## EXERCISE REQUIREMENTS
Restate the entries below verbatim.

## Object data in JSON
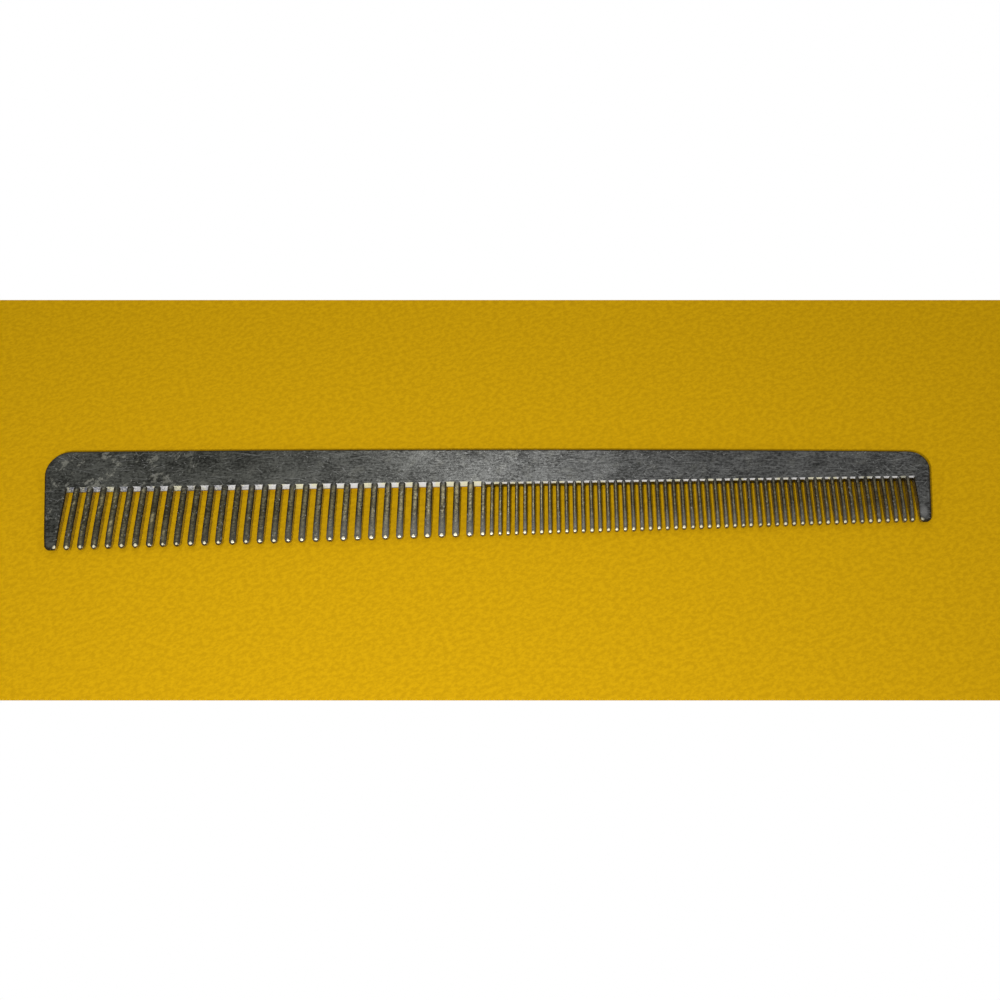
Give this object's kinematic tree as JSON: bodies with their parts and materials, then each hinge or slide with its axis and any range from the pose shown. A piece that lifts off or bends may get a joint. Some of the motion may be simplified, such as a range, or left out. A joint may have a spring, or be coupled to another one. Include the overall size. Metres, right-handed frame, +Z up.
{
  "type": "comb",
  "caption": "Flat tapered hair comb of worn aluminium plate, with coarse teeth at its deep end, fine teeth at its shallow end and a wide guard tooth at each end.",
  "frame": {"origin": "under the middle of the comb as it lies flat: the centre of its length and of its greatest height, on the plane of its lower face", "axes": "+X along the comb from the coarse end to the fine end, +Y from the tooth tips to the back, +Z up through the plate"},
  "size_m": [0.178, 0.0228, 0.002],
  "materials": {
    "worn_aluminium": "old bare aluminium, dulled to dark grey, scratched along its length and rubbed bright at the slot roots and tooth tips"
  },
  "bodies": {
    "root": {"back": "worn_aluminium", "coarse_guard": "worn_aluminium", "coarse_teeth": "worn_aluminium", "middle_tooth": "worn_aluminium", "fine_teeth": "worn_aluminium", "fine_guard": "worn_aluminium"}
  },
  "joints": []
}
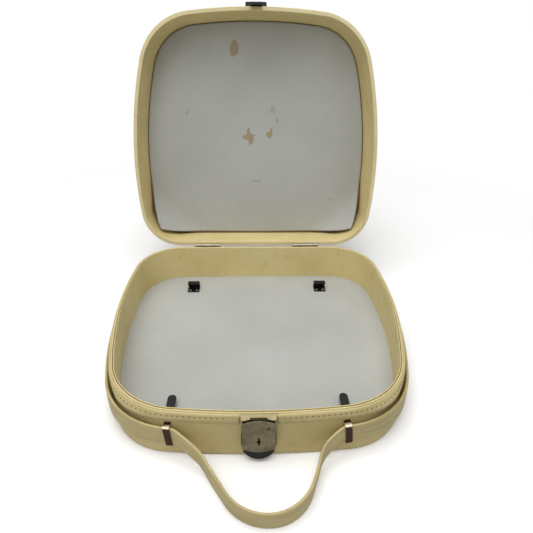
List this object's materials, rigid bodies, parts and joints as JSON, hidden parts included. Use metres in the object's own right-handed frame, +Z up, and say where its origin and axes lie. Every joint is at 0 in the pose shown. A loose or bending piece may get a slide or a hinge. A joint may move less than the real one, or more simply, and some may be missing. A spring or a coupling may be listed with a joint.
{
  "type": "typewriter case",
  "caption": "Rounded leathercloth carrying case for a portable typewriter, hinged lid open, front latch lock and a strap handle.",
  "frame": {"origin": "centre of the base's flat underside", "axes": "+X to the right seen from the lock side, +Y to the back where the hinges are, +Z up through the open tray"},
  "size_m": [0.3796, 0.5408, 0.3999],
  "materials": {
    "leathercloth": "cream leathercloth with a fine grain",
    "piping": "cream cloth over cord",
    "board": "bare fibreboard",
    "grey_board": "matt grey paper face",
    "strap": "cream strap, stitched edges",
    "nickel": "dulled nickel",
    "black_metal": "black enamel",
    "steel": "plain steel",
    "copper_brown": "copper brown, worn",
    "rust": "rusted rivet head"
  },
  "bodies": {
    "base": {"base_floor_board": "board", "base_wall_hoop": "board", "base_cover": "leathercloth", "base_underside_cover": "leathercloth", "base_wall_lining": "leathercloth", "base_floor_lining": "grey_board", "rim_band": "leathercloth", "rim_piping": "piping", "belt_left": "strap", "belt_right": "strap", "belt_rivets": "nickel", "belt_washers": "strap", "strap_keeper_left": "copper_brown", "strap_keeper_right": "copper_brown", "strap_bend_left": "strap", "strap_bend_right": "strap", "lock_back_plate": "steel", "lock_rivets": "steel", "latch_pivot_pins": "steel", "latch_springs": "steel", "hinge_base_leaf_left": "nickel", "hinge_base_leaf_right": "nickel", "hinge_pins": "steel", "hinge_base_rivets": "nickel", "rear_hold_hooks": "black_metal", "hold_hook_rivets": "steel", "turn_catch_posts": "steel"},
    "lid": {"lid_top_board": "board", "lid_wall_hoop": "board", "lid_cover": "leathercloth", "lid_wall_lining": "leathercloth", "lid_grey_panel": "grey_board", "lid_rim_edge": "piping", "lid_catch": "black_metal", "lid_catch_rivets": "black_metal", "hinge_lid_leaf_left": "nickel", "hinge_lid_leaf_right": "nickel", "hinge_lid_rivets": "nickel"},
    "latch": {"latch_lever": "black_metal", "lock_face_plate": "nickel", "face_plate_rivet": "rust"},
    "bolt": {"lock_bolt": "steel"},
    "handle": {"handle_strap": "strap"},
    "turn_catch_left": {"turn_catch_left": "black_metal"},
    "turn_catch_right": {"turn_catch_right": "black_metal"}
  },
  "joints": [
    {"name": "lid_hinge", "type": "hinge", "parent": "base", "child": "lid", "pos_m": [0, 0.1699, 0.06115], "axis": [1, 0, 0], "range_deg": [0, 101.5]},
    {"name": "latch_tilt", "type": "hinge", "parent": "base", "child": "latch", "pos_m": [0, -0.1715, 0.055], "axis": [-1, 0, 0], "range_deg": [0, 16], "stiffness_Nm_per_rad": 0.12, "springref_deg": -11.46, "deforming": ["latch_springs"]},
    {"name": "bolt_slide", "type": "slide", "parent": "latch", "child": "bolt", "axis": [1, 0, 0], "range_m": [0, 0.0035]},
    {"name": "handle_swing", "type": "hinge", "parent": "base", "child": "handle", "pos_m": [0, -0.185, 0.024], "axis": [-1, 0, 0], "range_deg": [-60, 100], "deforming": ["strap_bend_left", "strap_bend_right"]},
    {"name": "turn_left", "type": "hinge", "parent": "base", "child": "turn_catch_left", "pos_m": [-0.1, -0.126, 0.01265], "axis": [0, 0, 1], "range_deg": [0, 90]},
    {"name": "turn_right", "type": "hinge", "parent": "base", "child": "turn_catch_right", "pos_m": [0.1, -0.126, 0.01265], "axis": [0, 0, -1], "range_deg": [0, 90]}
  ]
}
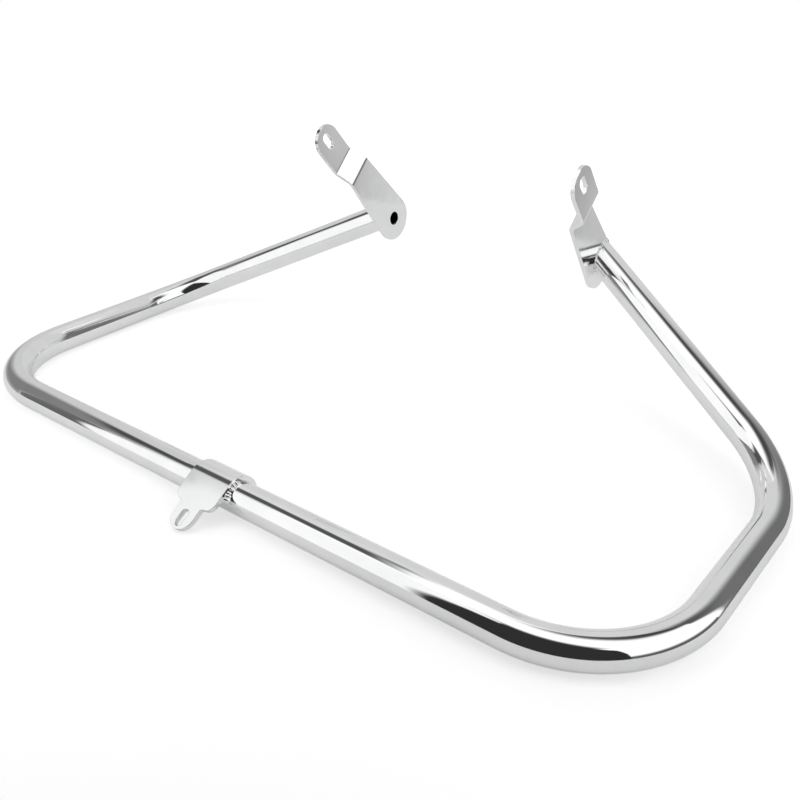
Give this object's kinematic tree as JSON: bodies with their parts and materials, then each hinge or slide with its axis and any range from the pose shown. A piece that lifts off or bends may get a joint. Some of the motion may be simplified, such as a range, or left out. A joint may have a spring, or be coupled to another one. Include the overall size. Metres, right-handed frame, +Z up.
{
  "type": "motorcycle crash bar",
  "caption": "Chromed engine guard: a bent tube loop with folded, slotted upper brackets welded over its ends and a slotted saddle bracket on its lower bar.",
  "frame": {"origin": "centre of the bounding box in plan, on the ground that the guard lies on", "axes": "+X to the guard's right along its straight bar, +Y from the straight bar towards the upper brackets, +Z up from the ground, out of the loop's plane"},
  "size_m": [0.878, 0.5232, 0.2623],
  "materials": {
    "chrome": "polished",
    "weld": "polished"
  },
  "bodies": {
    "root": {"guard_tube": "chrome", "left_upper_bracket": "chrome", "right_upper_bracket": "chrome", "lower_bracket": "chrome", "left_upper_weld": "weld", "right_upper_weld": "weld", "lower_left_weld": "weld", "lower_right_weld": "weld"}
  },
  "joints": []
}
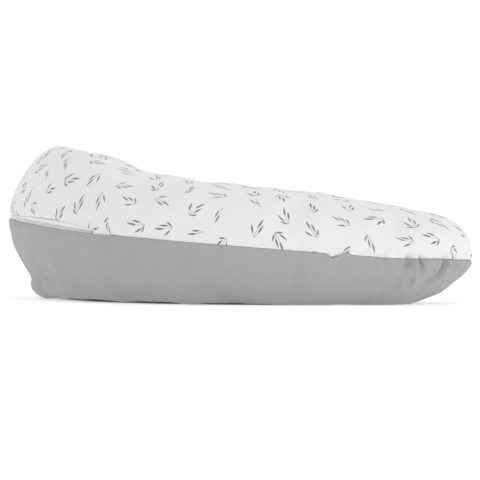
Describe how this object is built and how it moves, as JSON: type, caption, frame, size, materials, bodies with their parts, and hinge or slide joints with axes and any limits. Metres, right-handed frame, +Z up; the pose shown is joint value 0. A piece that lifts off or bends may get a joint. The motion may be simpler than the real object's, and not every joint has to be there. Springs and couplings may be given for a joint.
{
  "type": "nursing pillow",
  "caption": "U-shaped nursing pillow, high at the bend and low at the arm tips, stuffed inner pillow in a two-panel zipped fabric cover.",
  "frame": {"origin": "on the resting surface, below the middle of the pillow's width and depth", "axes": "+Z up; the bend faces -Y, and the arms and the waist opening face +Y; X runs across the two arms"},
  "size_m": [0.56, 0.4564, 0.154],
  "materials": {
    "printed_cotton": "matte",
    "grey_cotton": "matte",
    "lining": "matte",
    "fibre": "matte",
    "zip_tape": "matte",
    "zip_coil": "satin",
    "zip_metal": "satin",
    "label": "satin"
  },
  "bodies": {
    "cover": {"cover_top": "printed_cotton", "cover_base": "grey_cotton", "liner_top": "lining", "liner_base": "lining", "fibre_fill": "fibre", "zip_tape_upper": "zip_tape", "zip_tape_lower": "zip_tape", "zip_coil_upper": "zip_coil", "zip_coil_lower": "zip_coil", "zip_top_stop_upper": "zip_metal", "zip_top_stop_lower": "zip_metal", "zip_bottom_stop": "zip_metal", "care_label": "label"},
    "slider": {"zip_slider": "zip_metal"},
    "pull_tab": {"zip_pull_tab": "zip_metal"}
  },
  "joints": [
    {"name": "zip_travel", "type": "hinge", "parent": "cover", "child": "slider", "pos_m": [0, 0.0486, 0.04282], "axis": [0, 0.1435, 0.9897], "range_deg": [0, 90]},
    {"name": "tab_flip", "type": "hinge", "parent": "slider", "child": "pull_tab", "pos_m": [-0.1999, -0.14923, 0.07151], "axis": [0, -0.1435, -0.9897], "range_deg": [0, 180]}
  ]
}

## COMPLETE ANSWER
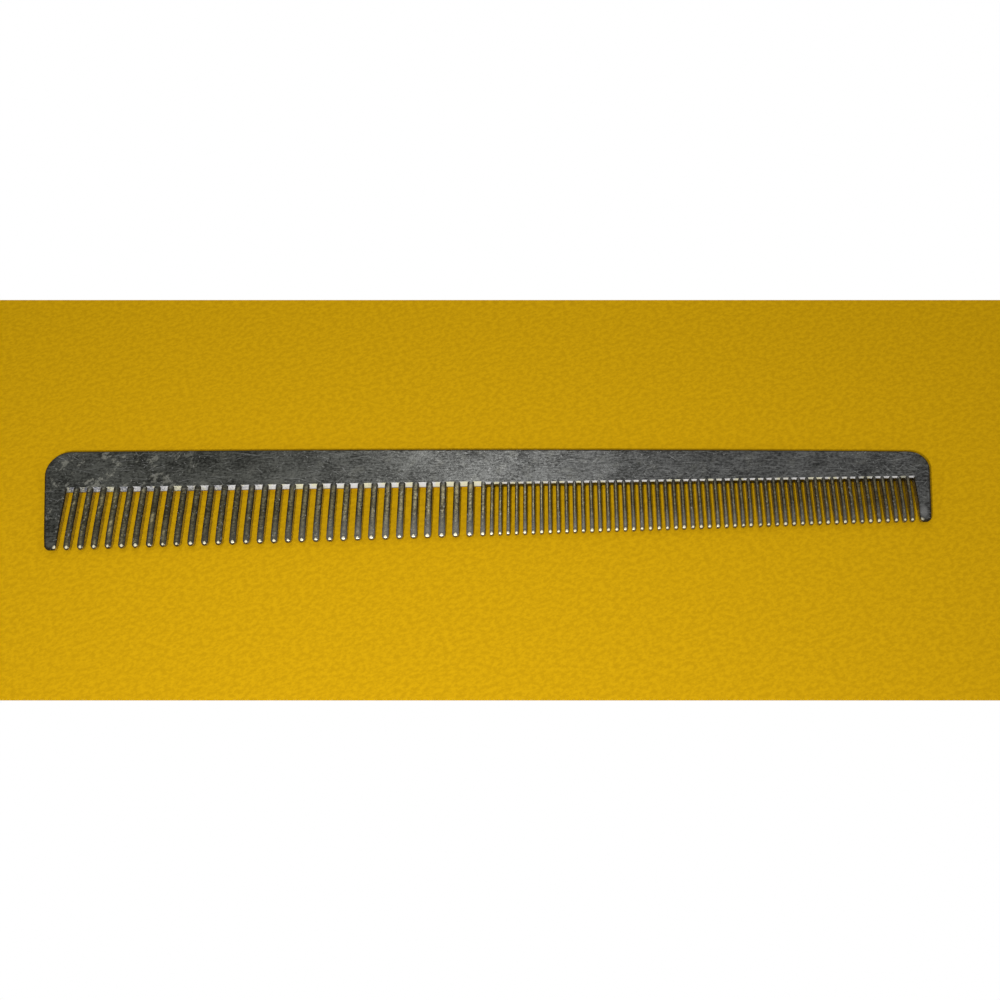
Give this object's kinematic tree as JSON: bodies with their parts and materials, then each hinge or slide with its axis and any range from the pose shown. A piece that lifts off or bends may get a joint. Some of the motion may be simplified, such as a range, or left out. A joint may have a spring, or be coupled to another one. Include the overall size. Metres, right-handed frame, +Z up.
{
  "type": "comb",
  "caption": "Flat tapered hair comb of worn aluminium plate, with coarse teeth at its deep end, fine teeth at its shallow end and a wide guard tooth at each end.",
  "frame": {"origin": "under the middle of the comb as it lies flat: the centre of its length and of its greatest height, on the plane of its lower face", "axes": "+X along the comb from the coarse end to the fine end, +Y from the tooth tips to the back, +Z up through the plate"},
  "size_m": [0.178, 0.0228, 0.002],
  "materials": {
    "worn_aluminium": "old bare aluminium, dulled to dark grey, scratched along its length and rubbed bright at the slot roots and tooth tips"
  },
  "bodies": {
    "root": {"back": "worn_aluminium", "coarse_guard": "worn_aluminium", "coarse_teeth": "worn_aluminium", "middle_tooth": "worn_aluminium", "fine_teeth": "worn_aluminium", "fine_guard": "worn_aluminium"}
  },
  "joints": []
}
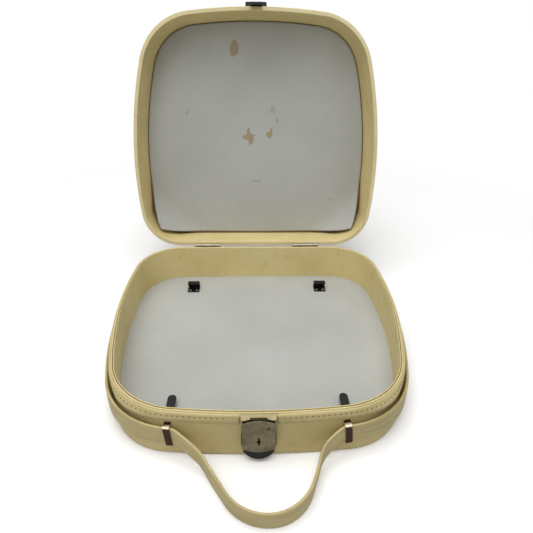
List this object's materials, rigid bodies, parts and joints as JSON, hidden parts included. Use metres in the object's own right-handed frame, +Z up, and say where its origin and axes lie. Every joint is at 0 in the pose shown. A loose or bending piece may get a slide or a hinge. A joint may move less than the real one, or more simply, and some may be missing. A spring or a coupling may be listed with a joint.
{
  "type": "typewriter case",
  "caption": "Rounded leathercloth carrying case for a portable typewriter, hinged lid open, front latch lock and a strap handle.",
  "frame": {"origin": "centre of the base's flat underside", "axes": "+X to the right seen from the lock side, +Y to the back where the hinges are, +Z up through the open tray"},
  "size_m": [0.3796, 0.5408, 0.3999],
  "materials": {
    "leathercloth": "cream leathercloth with a fine grain",
    "piping": "cream cloth over cord",
    "board": "bare fibreboard",
    "grey_board": "matt grey paper face",
    "strap": "cream strap, stitched edges",
    "nickel": "dulled nickel",
    "black_metal": "black enamel",
    "steel": "plain steel",
    "copper_brown": "copper brown, worn",
    "rust": "rusted rivet head"
  },
  "bodies": {
    "base": {"base_floor_board": "board", "base_wall_hoop": "board", "base_cover": "leathercloth", "base_underside_cover": "leathercloth", "base_wall_lining": "leathercloth", "base_floor_lining": "grey_board", "rim_band": "leathercloth", "rim_piping": "piping", "belt_left": "strap", "belt_right": "strap", "belt_rivets": "nickel", "belt_washers": "strap", "strap_keeper_left": "copper_brown", "strap_keeper_right": "copper_brown", "strap_bend_left": "strap", "strap_bend_right": "strap", "lock_back_plate": "steel", "lock_rivets": "steel", "latch_pivot_pins": "steel", "latch_springs": "steel", "hinge_base_leaf_left": "nickel", "hinge_base_leaf_right": "nickel", "hinge_pins": "steel", "hinge_base_rivets": "nickel", "rear_hold_hooks": "black_metal", "hold_hook_rivets": "steel", "turn_catch_posts": "steel"},
    "lid": {"lid_top_board": "board", "lid_wall_hoop": "board", "lid_cover": "leathercloth", "lid_wall_lining": "leathercloth", "lid_grey_panel": "grey_board", "lid_rim_edge": "piping", "lid_catch": "black_metal", "lid_catch_rivets": "black_metal", "hinge_lid_leaf_left": "nickel", "hinge_lid_leaf_right": "nickel", "hinge_lid_rivets": "nickel"},
    "latch": {"latch_lever": "black_metal", "lock_face_plate": "nickel", "face_plate_rivet": "rust"},
    "bolt": {"lock_bolt": "steel"},
    "handle": {"handle_strap": "strap"},
    "turn_catch_left": {"turn_catch_left": "black_metal"},
    "turn_catch_right": {"turn_catch_right": "black_metal"}
  },
  "joints": [
    {"name": "lid_hinge", "type": "hinge", "parent": "base", "child": "lid", "pos_m": [0, 0.1699, 0.06115], "axis": [1, 0, 0], "range_deg": [0, 101.5]},
    {"name": "latch_tilt", "type": "hinge", "parent": "base", "child": "latch", "pos_m": [0, -0.1715, 0.055], "axis": [-1, 0, 0], "range_deg": [0, 16], "stiffness_Nm_per_rad": 0.12, "springref_deg": -11.46, "deforming": ["latch_springs"]},
    {"name": "bolt_slide", "type": "slide", "parent": "latch", "child": "bolt", "axis": [1, 0, 0], "range_m": [0, 0.0035]},
    {"name": "handle_swing", "type": "hinge", "parent": "base", "child": "handle", "pos_m": [0, -0.185, 0.024], "axis": [-1, 0, 0], "range_deg": [-60, 100], "deforming": ["strap_bend_left", "strap_bend_right"]},
    {"name": "turn_left", "type": "hinge", "parent": "base", "child": "turn_catch_left", "pos_m": [-0.1, -0.126, 0.01265], "axis": [0, 0, 1], "range_deg": [0, 90]},
    {"name": "turn_right", "type": "hinge", "parent": "base", "child": "turn_catch_right", "pos_m": [0.1, -0.126, 0.01265], "axis": [0, 0, -1], "range_deg": [0, 90]}
  ]
}
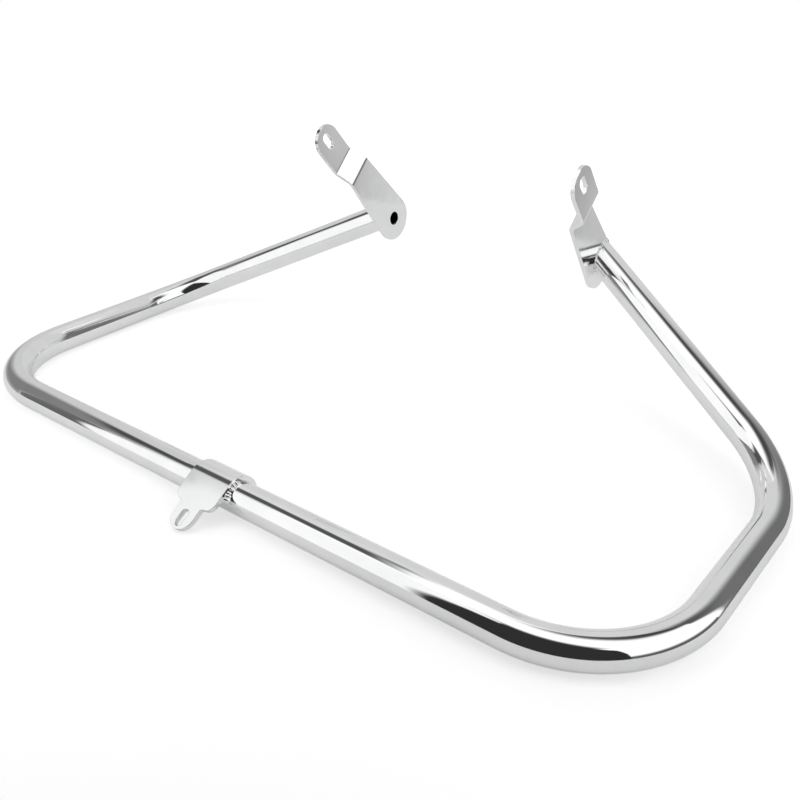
Give this object's kinematic tree as JSON: bodies with their parts and materials, then each hinge or slide with its axis and any range from the pose shown. A piece that lifts off or bends may get a joint. Some of the motion may be simplified, such as a range, or left out. A joint may have a spring, or be coupled to another one. Include the overall size. Metres, right-handed frame, +Z up.
{
  "type": "motorcycle crash bar",
  "caption": "Chromed engine guard: a bent tube loop with folded, slotted upper brackets welded over its ends and a slotted saddle bracket on its lower bar.",
  "frame": {"origin": "centre of the bounding box in plan, on the ground that the guard lies on", "axes": "+X to the guard's right along its straight bar, +Y from the straight bar towards the upper brackets, +Z up from the ground, out of the loop's plane"},
  "size_m": [0.878, 0.5232, 0.2623],
  "materials": {
    "chrome": "polished",
    "weld": "polished"
  },
  "bodies": {
    "root": {"guard_tube": "chrome", "left_upper_bracket": "chrome", "right_upper_bracket": "chrome", "lower_bracket": "chrome", "left_upper_weld": "weld", "right_upper_weld": "weld", "lower_left_weld": "weld", "lower_right_weld": "weld"}
  },
  "joints": []
}
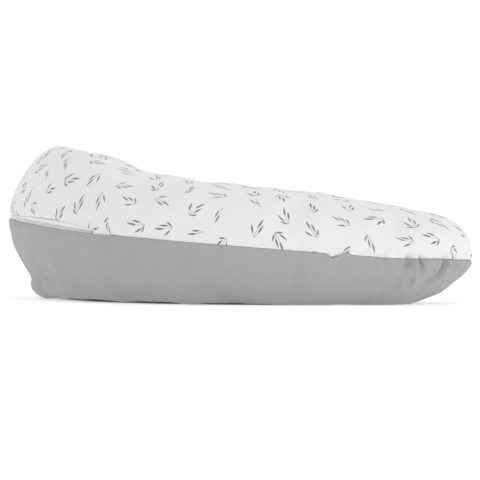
Describe how this object is built and how it moves, as JSON: type, caption, frame, size, materials, bodies with their parts, and hinge or slide joints with axes and any limits. Metres, right-handed frame, +Z up; the pose shown is joint value 0. A piece that lifts off or bends may get a joint. The motion may be simpler than the real object's, and not every joint has to be there. Springs and couplings may be given for a joint.
{
  "type": "nursing pillow",
  "caption": "U-shaped nursing pillow, high at the bend and low at the arm tips, stuffed inner pillow in a two-panel zipped fabric cover.",
  "frame": {"origin": "on the resting surface, below the middle of the pillow's width and depth", "axes": "+Z up; the bend faces -Y, and the arms and the waist opening face +Y; X runs across the two arms"},
  "size_m": [0.56, 0.4564, 0.154],
  "materials": {
    "printed_cotton": "matte",
    "grey_cotton": "matte",
    "lining": "matte",
    "fibre": "matte",
    "zip_tape": "matte",
    "zip_coil": "satin",
    "zip_metal": "satin",
    "label": "satin"
  },
  "bodies": {
    "cover": {"cover_top": "printed_cotton", "cover_base": "grey_cotton", "liner_top": "lining", "liner_base": "lining", "fibre_fill": "fibre", "zip_tape_upper": "zip_tape", "zip_tape_lower": "zip_tape", "zip_coil_upper": "zip_coil", "zip_coil_lower": "zip_coil", "zip_top_stop_upper": "zip_metal", "zip_top_stop_lower": "zip_metal", "zip_bottom_stop": "zip_metal", "care_label": "label"},
    "slider": {"zip_slider": "zip_metal"},
    "pull_tab": {"zip_pull_tab": "zip_metal"}
  },
  "joints": [
    {"name": "zip_travel", "type": "hinge", "parent": "cover", "child": "slider", "pos_m": [0, 0.0486, 0.04282], "axis": [0, 0.1435, 0.9897], "range_deg": [0, 90]},
    {"name": "tab_flip", "type": "hinge", "parent": "slider", "child": "pull_tab", "pos_m": [-0.1999, -0.14923, 0.07151], "axis": [0, -0.1435, -0.9897], "range_deg": [0, 180]}
  ]
}